The federal government still has high hopes of concluding a free trade treaty with the European Union this year, before European authorities turn their attention to free trade talks with the United States. But since Europe is still mired in recession, there is little to be gained by winning easier access to European consumers. They aren't buying much, and it may be a long time before they are back in the market.
The U.S. economy added 165,000 non-farm jobs in the month of April so that the unemployment rate fell to 7.6 per cent, the lowest since the 2008 recession. U.S. employment has been increasing slowly but steadily for the last year. Investors in U.S. companies, encouraged by the employment data and other signs of recovery, sent stock prices to new highs. The Dow Jones Industrial Average closed above 15,000 for the first time in history and other stock indexes also made new highs.
Europe's recession, in contrast, is still deepening. The unemployment rate for the euro-zone, the countries that use the European common currency, rose in March to a record 12.1 per cent with important contributions from Spain, Portugal, Italy, Greece and other countries that are still enforcing austerity upon their people on account of unsustainable government debts. Germany has been showing signs of recovery, but Europe in aggregate is still in economic decline while the U.S. is already enjoying economic expansion.
The superior performance of the U.S. is no mere coincidence. The U.S. refinanced its failing banks even before the Barack Obama administration took office and the U.S. Federal Reserve has maintained an aggressive policy of monetary expansion ever since. European heads of government haggled endlessly over who should pay what before bailing out their failing banks and the European Central Bank has maintained a policy interest rate higher than Washington's for fear of inflation. Europe is doing worse because it is not a country. It lacks institutions capable of taking firm action against recession. This is not going to change in the foreseeable future.
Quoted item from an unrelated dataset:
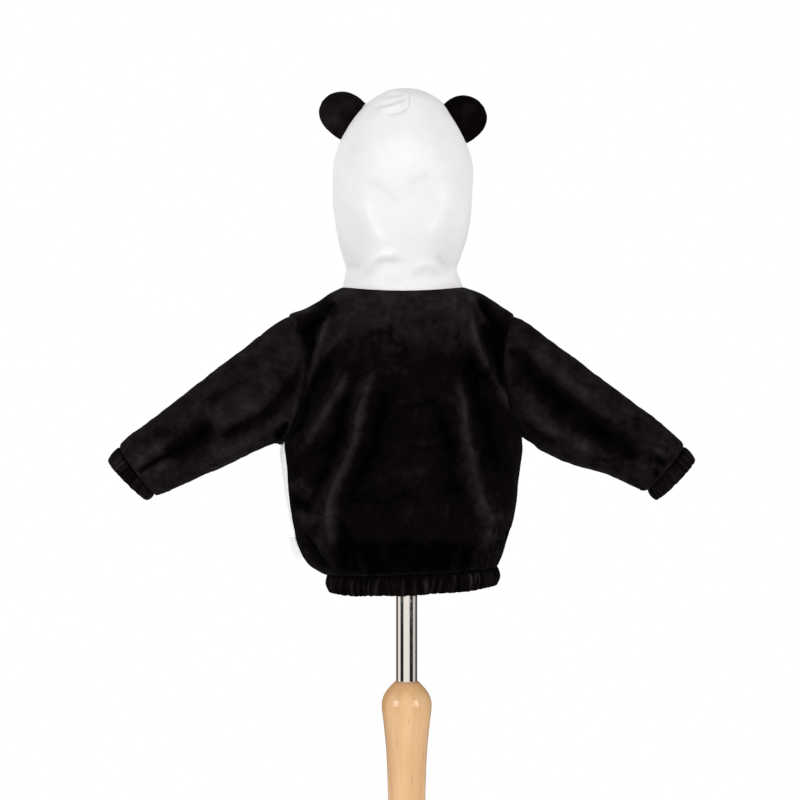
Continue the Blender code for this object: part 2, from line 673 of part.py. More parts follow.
def ear(values, side):
    """Rings of a padded ear from its base on the hood to its tip, then the tip point."""
    base_x, base_z, lean, half_width, height, half_thickness = values
    out = np.array((math.sin(math.radians(lean)), 0.0, math.cos(math.radians(lean))))
    along = np.array((math.cos(math.radians(lean)), 0.0, -math.sin(math.radians(lean)))) * side
    foot = np.array((base_x, EAR_Y, base_z))
    turns = np.linspace(0.0, 2.0 * math.pi, EAR_SEGMENTS + 1)[:-1]
    table = np.array(EAR_OUTLINE)
    rings = []
    for scale in EAR_BASE_RINGS[::-1] + (1.0,):
        rings.append(ear_foot_ring(foot, along, half_width * table[0, 1] * scale,
                                   half_thickness * table[0, 2] * scale, turns))
    for rise, width, thickness in table[1:]:
        centre = foot + out * (rise * height)
        spread = np.cos(turns)[:, None] * along * (half_width * width)
        spread = spread + np.sin(turns)[:, None] * np.array((0.0, 1.0, 0.0)) * (half_thickness * thickness)
        rings.append(centre + spread)
    heel = ear_foot_ring(foot, along, 0.0, 0.0, turns[:1])[0]
    return heel, np.array(rings), foot + out * height


def ear_foot_ring(foot, along, half_width, half_thickness, turns):
    """Ring of the ear's base laid on the hood, one gap off it."""
    rows = []
    for turn in turns:
        aim = foot + along * (half_width * math.cos(turn))
        aim = aim + np.array((0.0, half_thickness * math.sin(turn), 0.0))
        centre_x = float(read(HOOD, HOOD_COLUMNS, "centre", aim[2]))
        flat = on_hood(aim - np.array((centre_x, 0.0, 0.0)))
        middle = np.array((0.0, 0.0, HOOD_MIDDLE))
        away = (flat - middle) / np.linalg.norm(flat - middle)
        rows.append(lean_to_middle(flat + away * EAR_GAP))
    return np.array(rows)



# Walls and solids.

def material(name):
    red, green, blue, roughness, metal = MATERIALS[name]
    made = bpy.data.materials.get(name) or bpy.data.materials.new(name)
    made.use_nodes = True
    shader = made.node_tree.nodes["Principled BSDF"]
    shader.inputs["Base Color"].default_value = (red, green, blue, 1.0)
    shader.inputs["Roughness"].default_value = roughness
    shader.inputs["Metallic"].default_value = metal
    made.diffuse_color = (red, green, blue, 1.0)
    return made


def add_object(name, points, faces, material_name):
    """Make one closed solid from points in millimetres above the hem, faces turned outwards."""
    lifted = (np.asarray(points, float) + np.array((0.0, 0.0, HEM_ABOVE_FLOOR))) * MM
    mesh = bpy.data.meshes.new(name)
    mesh.from_pydata([tuple(point) for point in lifted], [], faces)
    shape = bmesh.new()
    shape.from_mesh(mesh)
    bmesh.ops.recalc_face_normals(shape, faces=shape.faces)
    if shape.calc_volume(signed=True) < 0.0:
        bmesh.ops.reverse_faces(shape, faces=shape.faces)
    shape.to_mesh(mesh)
    shape.free()
    mesh.materials.append(material(material_name))
    made = bpy.data.objects.new(name, mesh)
    bpy.data.collections[COLLECTION_NAME].objects.link(made)
    return made


def seam_directions(pieces):
    """Wall direction at each point, shared where the seams of two pieces meet."""
    shared = {}
    for piece in pieces:
        for point, normal in zip(piece["points"].reshape(-1, 3), piece["normals"].reshape(-1, 3)):
            key = tuple(np.round(point, 1))
            shared[key] = shared.get(key, np.zeros(3)) + normal
    for piece in pieces:
        flat = piece["points"].reshape(-1, 3)
        ways = np.array([shared[tuple(np.round(point, 1))] for point in flat])
        ways /= np.linalg.norm(ways, axis=-1, keepdims=True)
        piece["ways"] = ways.reshape(piece["points"].shape)


def inset_edges(piece):
    """Draw a piece's open edges in by half a gap, in its own surface and square to the seam."""
    points = piece["points"]
    normals = piece["normals"] * piece["turn"]
    moved = points.copy()
    rows, columns = points.shape[:2]
    if piece["closed"]:
        loops = [[(0, j) for j in range(columns)], [(rows - 1, j) for j in reversed(range(columns))]]
    else:
        loop = [(0, j) for j in range(columns)]
        loop += [(i, columns - 1) for i in range(1, rows)]
        loop += [(rows - 1, j) for j in range(columns - 2, -1, -1)]
        loop += [(i, 0) for i in range(rows - 2, 0, -1)]
        loops = [loop]
    for loop in loops:
        count = len(loop)
        for k, spot in enumerate(loop):
            before = points[spot] - points[loop[k - 1]]
            after = points[loop[(k + 1) % count]] - points[spot]
            ins = []
            for way in (before, after):
                inward = np.cross(normals[spot], way)
                ins.append(inward / max(np.linalg.norm(inward), 1e-9))
            share = ins[0] + ins[1]
            share /= max(1.0 + float(np.dot(ins[0], ins[1])), 0.35)
            moved[spot] = points[spot] + share * (0.5 * GAP)
    return moved


def rim_triangles(points, a, b, count):
    """Two triangles of a rim, split the same way on both sides of a seam."""
    if float(np.dot(points[a] - points[b], RIM_ORDER)) < 0.0:
        a, b = b, a
    return [(a, b, b + count), (a, b + count, a + count)]


def wall_solid(piece):
    """Closed wall from a grid: outer face, inner face and rims."""
    outer = inset_edges(piece)
    inner = outer - piece["ways"] * CLOTH_WALL
    rows, columns = outer.shape[:2]
    count = rows * columns
    spans = columns if piece["closed"] else columns - 1
    faces = []
    for i in range(rows - 1):
        for j in range(spans):
            a = i * columns + j
            b = i * columns + (j + 1) % columns
            c = b + columns
            d = a + columns
            faces.append((a, b, c, d))
            faces.append((d + count, c + count, b + count, a + count))
    points = np.concatenate((outer.reshape(-1, 3), inner.reshape(-1, 3)))
    top = (rows - 1) * columns
    rim = [(j, (j + 1) % columns) for j in range(spans)]
    rim += [(top + j, top + (j + 1) % columns) for j in range(spans)]
    if not piece["closed"]:
        rim += [(i * columns, (i + 1) * columns) for i in range(rows - 1)]
        rim += [((i + 1) * columns - 1, (i + 2) * columns - 1) for i in range(rows - 1)]
    for a, b in rim:
        faces += rim_triangles(points, a, b, count)
    return add_object(piece["name"], points, faces, piece["material"])


def lofted_solid(name, first, rings, last, material_name):
    """Closed solid through rings of points, with a point at each end."""
    count = rings.shape[1]
    points = np.concatenate((first[None, :], rings.reshape(-1, 3), last[None, :]))
    faces = []
    for j in range(count):
        k = (j + 1) % count
        faces.append((0, 1 + k, 1 + j))
        tail = 1 + (len(rings) - 1) * count
        faces.append((tail + j, tail + k, len(points) - 1))
        for i in range(len(rings) - 1):
            a = 1 + i * count
            faces.append((a + j, a + k, a + count + k, a + count + j))
    return add_object(name, points, faces, material_name)


def turned_solid(name, profile, top, segments, material_name):
    """Solid turned round the stand's middle from a profile of radius and drop."""
    mesh = bpy.data.meshes.new(name)
    points = [(0.0, 0.0, 0.0)]
    points += [(radius * MM, 0.0, -drop * MM) for radius, drop in profile]
    points.append((0.0, 0.0, -profile[-1][1] * MM))
    edges = [(k, k + 1) for k in range(len(points) - 1)]
    mesh.from_pydata(points, edges, [])
    made = bpy.data.objects.new(name, mesh)
    made.location = (STAND_X * MM, 0.0, (top + HEM_ABOVE_FLOOR) * MM)
    mesh.materials.append(material(material_name))
    bpy.data.collections[COLLECTION_NAME].objects.link(made)
    turn = made.modifiers.new("turn", "SCREW")
    turn.axis = "Z"
    turn.angle = 2.0 * math.pi
    turn.steps = segments
    turn.render_steps = segments
    turn.use_merge_vertices = True
    turn.merge_threshold = 0.00001
    return made


def dress_form():
    """Smooth torso, neck and egg head as one solid with a flat underside."""
    turns = np.linspace(0.0, 2.0 * math.pi, FORM_SEGMENTS + 1)[:-1]
    rings = []
    for height, half_width, back, front in FORM:
        depth = np.where(np.sin(turns) >= 0.0, back, front)
        x = STAND_X + half_width * np.cos(turns)
        rings.append(np.stack((x, depth * np.sin(turns), height + 0.0 * turns), axis=-1))
    first = np.array((STAND_X, 0.0, FORM[0][0]))
    last = np.array((STAND_X, 0.0, FORM_TOP))
    return lofted_solid("dress_form", first, np.array(rings), last, "cream_form")


def side_label(back_panel):
    """Folded ribbon standing out of the left side seam, one gap clear of the panels."""
    heights = np.linspace(LABEL_BOTTOM, LABEL_TOP, 5)
    edge = back_panel[:len(LOWER_ROWS), 0]
    normals = grid_normals(back_panel, False, 1)[:len(LOWER_ROWS), 0]
    rings = []
    for height in heights:
        root = np.array([np.interp(height, edge[:, 2], edge[:, k]) for k in range(2)] + [height])
        way = np.array([np.interp(height, edge[:, 2], normals[:, k]) for k in range(2)] + [0.0])
        way /= np.linalg.norm(way)
        side = np.array((-way[1], way[0], 0.0)) * (0.5 * LABEL_THICKNESS)
        near = root + way * LABEL_ROOT_GAP
        far = root + way * (LABEL_REACH - 0.5 * LABEL_THICKNESS)
        tip = root + way * LABEL_REACH
        rings.append((near - side, far - side, tip, far + side, near + side))
    rings = np.array(rings)
    return lofted_solid("side_label", rings[0].mean(axis=0), rings, rings[-1].mean(axis=0), "white_ribbon")


def cloth_piece(name, points, closed, turn, material_name):
    return {
        "name": name,
        "points": points,
        "closed": closed,
        "turn": turn,
        "normals": grid_normals(points, closed, turn),
        "material": material_name,
    }


def build():
    for old in list(bpy.data.objects):
        bpy.data.objects.remove(old, do_unlink=True)
    group = bpy.data.collections.new(COLLECTION_NAME)
    bpy.context.scene.collection.children.link(group)

    back = body_panel("back")
    front = body_panel("front")
    loop_left = armhole_loop(back, front, "left")
    loop_right = armhole_loop(back, front, "right")
    neck_left = hood_neck_loop(back, front, 1)
    neck_right = hood_neck_loop(back, front, -1)
    pieces = [
        cloth_piece("back_panel", back, False, 1, "black_velour"),
        cloth_piece("front_panel", front, False, 1, "white_velour"),
        cloth_piece("sleeve_left", sleeve(loop_left, 1, SLEEVE_LEFT_FOLDS), True, -1, "black_velour"),
        cloth_piece("sleeve_right", sleeve(loop_right, -1, SLEEVE_RIGHT_FOLDS), True, 1, "black_velour"),
        cloth_piece("cuff_left", cuff(1), True, -1, "black_velour"),
        cloth_piece("cuff_right", cuff(-1), True, 1, "black_velour"),
        cloth_piece("hem_band", hem_band(), True, 1, "black_velour"),
        cloth_piece("hood_left", hood_half(neck_left, 1), False, -1, "white_velour"),
        cloth_piece("hood_right", hood_half(neck_right, -1), False, 1, "white_velour"),
    ]
    seam_directions(pieces)
    for piece in pieces:
        wall_solid(piece)

    for name, values, side in (("ear_left", EAR_LEFT, 1), ("ear_right", EAR_RIGHT, -1)):
        heel, rings, tip = ear(values, side)
        lofted_solid(name, heel, rings, tip, "black_velour")
    side_label(back)

    dress_form()
    pole_top = FORM[0][0] - GAP
    pole_bottom = COLUMN_TOP + GAP
    bpy.ops.mesh.primitive_cylinder_add(
        vertices=POLE_SEGMENTS,
        radius=POLE_RADIUS * MM,
        depth=(pole_top - pole_bottom) * MM,
        location=(STAND_X * MM, 0.0, (0.5 * (pole_top + pole_bottom) + HEM_ABOVE_FLOOR) * MM),
    )
    pole = bpy.context.object
    pole.name = "stand_pole"
    pole.data.name = "stand_pole"
    pole.data.materials.append(material("chrome"))
    for holder in list(pole.users_collection):
        holder.objects.unlink(pole)
    group.objects.link(pole)

    column_bottom = BASE_HEIGHT + GAP - HEM_ABOVE_FLOOR
    foot_drop = COLUMN_TOP - column_bottom
    profile = COLUMN_PROFILE + ((COLUMN_PROFILE[-1][0], foot_drop),)
    turned_solid("stand_column", profile, COLUMN_TOP, COLUMN_SEGMENTS, "light_beech")
    turned_solid("stand_base", BASE_PROFILE, BASE_HEIGHT - HEM_ABOVE_FLOOR, BASE_SEGMENTS, "light_beech")


build()
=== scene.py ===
# %% [markdown]
# # A child's costume hoodie, shown from behind on a dress form
# The real object is a small plush velour jacket: a white hood with two round padded ears, a black back, black
# sleeves, elasticated cuffs and hem, and a white front. It is pulled over a smooth limbless dress form on a
# chrome pole and a turned beech stand. The plain solids of the part are loaded first. They fix where everything
# is, and every visible piece below is made again on the same sections, with its folds, gathers, seams and pile.

# %% Load the plain solids and keep their box
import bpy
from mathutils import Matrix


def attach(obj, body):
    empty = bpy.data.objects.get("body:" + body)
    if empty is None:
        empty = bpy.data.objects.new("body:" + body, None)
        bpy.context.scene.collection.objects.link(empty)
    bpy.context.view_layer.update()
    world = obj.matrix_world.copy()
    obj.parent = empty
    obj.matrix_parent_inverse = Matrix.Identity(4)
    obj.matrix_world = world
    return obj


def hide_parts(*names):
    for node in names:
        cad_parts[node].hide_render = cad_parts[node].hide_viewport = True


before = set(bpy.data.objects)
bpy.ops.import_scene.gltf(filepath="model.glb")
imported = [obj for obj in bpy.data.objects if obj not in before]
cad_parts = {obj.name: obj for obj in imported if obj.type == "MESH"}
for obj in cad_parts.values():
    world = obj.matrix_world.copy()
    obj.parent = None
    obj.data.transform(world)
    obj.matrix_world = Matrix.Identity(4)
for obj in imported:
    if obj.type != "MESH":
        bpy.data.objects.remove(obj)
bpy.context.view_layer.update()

# %% [markdown]
# Cloth is easiest to shape as a grid of points. Each point sits on a smooth section of the body, and a relief is
# added to it along the surface's own outward direction. NumPy does that for a whole grid at once. All sizes are
# in millimetres above the hem until the mesh is made, so that they read like a maker's measurements.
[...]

Canadian governments have been talking for years about diversifying this country's trade, and much has been accomplished to sell more Canadian coal, lumber and other raw resources to China and other Asian destinations. The quest for a free trade agreement with the European Union is another chapter in the effort to reduce Canada's economic reliance on the United States.
A free-trade negotiation, however, is a two-way street. Canada will have to grant certain advantages to European exporters in order to gain advantages for Canadian firms. The government has to figure out which Canadian costs to accept in order to win the right to offer Canadian goods to European consumers who suffer from 12.1 per cent unemployment and a system of government that can't deal with a recession.
Ottawa can easily grant access for European cheese. The dairy lobby will complain and the Quebec government will protest, but Canadian consumers will benefit by erosion of the dairy monopoly system. It will also cost Ottawa nothing to allow European firms equal access to public-sector procurement. Canadian provinces and municipalities should be abandoning their local preference policies anyway. But longer patent protection for pharmaceutical drug makers will be hard to explain to Canadians who are used to the lower prices for generic copies of brand-name drugs. The provincial drug plans that are huge buyers of medications will quickly feel the rising cost of drugs and will constantly blame Ottawa for driving up health-care costs.
When push comes to shove, Canada and the European Union may or may not be able to agree on a package of mutual trade concessions. It depends partly on how badly the governments want to agree. Given the weak prospects for economic growth in Europe, it would be no great loss for Canada if they could not agree and just let the matter drop.